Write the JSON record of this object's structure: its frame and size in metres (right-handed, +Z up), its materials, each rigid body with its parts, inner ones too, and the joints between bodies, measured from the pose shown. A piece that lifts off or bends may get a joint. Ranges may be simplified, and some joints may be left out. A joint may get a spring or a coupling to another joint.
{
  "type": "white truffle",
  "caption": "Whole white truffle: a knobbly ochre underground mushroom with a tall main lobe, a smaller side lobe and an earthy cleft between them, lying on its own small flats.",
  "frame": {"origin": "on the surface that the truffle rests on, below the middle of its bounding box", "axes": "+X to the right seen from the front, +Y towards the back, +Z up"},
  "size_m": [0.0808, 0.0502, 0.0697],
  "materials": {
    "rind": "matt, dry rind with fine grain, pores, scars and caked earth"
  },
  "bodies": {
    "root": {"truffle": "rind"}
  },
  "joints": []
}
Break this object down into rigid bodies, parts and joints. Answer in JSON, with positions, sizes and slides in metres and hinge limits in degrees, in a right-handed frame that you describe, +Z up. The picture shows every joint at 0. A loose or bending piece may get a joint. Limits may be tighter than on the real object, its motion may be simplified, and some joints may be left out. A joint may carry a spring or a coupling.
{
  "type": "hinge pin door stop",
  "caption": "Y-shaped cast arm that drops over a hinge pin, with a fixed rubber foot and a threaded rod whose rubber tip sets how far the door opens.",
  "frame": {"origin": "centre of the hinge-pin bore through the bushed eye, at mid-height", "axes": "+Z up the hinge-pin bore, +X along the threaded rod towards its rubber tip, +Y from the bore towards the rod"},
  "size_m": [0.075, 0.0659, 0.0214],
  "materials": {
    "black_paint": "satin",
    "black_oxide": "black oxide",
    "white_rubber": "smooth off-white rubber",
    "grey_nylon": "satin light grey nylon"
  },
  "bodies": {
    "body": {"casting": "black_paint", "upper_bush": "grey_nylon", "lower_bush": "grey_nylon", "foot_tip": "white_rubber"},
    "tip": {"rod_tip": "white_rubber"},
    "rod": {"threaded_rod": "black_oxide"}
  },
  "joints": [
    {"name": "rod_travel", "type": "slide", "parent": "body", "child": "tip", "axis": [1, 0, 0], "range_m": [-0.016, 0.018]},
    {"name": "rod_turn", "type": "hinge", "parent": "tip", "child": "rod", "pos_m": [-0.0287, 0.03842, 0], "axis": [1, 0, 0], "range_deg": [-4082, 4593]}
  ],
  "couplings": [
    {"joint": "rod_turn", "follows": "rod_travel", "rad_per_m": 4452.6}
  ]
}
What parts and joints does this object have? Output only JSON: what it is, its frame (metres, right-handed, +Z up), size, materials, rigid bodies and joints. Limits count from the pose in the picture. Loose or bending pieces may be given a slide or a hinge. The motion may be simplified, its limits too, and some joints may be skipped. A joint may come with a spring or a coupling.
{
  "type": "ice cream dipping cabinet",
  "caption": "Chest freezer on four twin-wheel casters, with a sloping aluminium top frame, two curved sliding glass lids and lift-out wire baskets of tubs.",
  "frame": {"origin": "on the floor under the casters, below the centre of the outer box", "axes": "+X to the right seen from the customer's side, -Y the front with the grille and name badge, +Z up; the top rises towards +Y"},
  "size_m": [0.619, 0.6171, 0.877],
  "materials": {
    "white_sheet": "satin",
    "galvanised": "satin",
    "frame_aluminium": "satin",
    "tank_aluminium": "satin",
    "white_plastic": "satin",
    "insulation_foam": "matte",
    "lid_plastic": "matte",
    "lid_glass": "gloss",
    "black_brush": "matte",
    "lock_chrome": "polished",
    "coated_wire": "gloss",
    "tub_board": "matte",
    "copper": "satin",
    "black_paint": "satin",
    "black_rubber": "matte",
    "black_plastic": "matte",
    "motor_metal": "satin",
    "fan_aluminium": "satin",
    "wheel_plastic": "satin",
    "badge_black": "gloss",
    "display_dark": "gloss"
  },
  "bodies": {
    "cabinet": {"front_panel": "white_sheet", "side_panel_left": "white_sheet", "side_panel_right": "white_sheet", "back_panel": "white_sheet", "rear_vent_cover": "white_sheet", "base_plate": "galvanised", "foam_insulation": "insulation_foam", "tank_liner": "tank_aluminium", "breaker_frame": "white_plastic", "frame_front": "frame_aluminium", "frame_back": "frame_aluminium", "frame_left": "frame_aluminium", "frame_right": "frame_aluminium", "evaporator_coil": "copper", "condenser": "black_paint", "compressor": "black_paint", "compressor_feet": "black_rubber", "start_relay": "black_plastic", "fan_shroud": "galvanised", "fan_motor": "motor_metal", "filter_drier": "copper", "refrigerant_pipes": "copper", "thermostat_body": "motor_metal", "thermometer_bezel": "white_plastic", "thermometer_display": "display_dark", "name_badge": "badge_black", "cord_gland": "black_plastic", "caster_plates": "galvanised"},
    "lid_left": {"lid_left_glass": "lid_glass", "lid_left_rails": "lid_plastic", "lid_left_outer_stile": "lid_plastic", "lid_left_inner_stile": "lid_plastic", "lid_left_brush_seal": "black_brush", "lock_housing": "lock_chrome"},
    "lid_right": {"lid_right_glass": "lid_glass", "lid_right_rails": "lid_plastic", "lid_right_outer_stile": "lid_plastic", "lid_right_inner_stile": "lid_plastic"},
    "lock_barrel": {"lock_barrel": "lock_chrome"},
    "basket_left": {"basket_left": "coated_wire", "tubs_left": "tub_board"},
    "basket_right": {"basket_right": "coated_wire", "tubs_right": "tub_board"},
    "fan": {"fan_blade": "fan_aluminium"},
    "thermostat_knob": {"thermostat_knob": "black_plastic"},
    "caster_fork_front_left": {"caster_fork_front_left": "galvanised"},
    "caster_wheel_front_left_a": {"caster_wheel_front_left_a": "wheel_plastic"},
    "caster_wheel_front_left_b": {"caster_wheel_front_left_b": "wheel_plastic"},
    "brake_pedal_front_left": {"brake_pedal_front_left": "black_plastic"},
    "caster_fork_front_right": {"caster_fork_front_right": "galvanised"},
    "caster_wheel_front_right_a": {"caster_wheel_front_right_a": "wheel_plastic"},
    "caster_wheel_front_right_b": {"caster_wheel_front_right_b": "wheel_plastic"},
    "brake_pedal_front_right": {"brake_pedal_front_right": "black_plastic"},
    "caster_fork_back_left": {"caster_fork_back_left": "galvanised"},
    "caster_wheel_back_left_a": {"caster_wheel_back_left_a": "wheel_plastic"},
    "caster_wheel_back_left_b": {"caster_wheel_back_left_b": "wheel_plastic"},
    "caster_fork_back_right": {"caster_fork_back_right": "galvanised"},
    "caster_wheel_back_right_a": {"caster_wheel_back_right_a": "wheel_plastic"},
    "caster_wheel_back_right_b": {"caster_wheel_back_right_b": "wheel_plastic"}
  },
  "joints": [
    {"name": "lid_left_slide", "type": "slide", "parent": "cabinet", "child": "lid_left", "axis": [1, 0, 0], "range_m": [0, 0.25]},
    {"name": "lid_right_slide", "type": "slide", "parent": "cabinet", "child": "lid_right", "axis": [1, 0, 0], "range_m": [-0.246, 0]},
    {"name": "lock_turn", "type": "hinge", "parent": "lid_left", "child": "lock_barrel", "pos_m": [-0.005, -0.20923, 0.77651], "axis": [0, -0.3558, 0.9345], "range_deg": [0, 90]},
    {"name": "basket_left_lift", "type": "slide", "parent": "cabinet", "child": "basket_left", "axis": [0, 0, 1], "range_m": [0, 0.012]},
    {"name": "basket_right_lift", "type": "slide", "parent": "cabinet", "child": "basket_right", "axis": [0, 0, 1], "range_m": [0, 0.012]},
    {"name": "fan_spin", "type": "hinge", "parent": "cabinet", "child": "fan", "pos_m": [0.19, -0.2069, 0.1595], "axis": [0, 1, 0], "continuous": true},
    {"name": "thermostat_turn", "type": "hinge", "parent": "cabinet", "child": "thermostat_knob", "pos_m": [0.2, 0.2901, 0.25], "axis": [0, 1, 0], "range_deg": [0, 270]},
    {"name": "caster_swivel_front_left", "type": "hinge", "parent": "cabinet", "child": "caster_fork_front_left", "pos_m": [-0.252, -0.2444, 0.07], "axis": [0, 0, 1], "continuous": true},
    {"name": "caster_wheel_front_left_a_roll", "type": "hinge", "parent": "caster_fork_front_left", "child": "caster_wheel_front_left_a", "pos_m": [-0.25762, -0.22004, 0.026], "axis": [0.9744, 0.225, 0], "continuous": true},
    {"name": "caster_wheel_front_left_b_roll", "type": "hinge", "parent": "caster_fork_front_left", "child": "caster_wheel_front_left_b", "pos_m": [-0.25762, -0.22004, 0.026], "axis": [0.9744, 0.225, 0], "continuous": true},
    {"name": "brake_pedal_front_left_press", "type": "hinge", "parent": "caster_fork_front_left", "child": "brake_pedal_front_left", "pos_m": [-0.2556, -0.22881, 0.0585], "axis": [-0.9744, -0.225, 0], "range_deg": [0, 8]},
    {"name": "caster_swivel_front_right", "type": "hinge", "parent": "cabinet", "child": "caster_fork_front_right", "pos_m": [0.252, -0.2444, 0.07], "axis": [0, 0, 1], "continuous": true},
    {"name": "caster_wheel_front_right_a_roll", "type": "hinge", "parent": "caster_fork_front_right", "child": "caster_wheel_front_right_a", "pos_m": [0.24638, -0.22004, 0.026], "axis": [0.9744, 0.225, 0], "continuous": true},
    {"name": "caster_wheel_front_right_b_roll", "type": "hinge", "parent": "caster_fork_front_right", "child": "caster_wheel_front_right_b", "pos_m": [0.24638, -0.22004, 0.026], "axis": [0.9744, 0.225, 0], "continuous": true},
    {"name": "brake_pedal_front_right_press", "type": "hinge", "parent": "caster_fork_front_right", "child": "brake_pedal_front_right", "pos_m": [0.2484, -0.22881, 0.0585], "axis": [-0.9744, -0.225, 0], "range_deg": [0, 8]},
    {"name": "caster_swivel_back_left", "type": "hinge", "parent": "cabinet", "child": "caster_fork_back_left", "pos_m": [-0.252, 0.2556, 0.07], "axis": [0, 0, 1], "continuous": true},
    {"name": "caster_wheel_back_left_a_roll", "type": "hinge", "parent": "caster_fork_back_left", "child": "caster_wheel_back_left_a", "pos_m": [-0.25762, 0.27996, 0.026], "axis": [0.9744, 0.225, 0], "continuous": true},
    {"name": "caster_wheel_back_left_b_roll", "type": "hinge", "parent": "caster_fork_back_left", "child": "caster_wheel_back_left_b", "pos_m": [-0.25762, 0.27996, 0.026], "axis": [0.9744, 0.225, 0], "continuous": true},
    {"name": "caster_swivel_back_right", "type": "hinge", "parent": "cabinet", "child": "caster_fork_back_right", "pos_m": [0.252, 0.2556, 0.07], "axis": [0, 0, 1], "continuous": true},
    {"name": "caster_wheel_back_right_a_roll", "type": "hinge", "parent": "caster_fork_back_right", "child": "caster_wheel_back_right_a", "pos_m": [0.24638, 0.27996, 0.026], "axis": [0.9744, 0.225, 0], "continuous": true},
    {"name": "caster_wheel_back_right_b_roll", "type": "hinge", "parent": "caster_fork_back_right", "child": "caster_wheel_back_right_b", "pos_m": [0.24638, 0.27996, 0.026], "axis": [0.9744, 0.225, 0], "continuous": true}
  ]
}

=======

● **Aim**: Wherever "between" shows up in a line, copy that line.

● **Correct result**:
Write the JSON record of this object's structure: its frame and size in metres (right-handed, +Z up), its materials, each rigid body with its parts, inner ones too, and the joints between bodies, measured from the pose shown. A piece that lifts off or bends may get a joint. Ranges may be simplified, and some joints may be left out. A joint may get a spring or a coupling to another joint.
  "caption": "Whole white truffle: a knobbly ochre underground mushroom with a tall main lobe, a smaller side lobe and an earthy cleft between them, lying on its own small flats.",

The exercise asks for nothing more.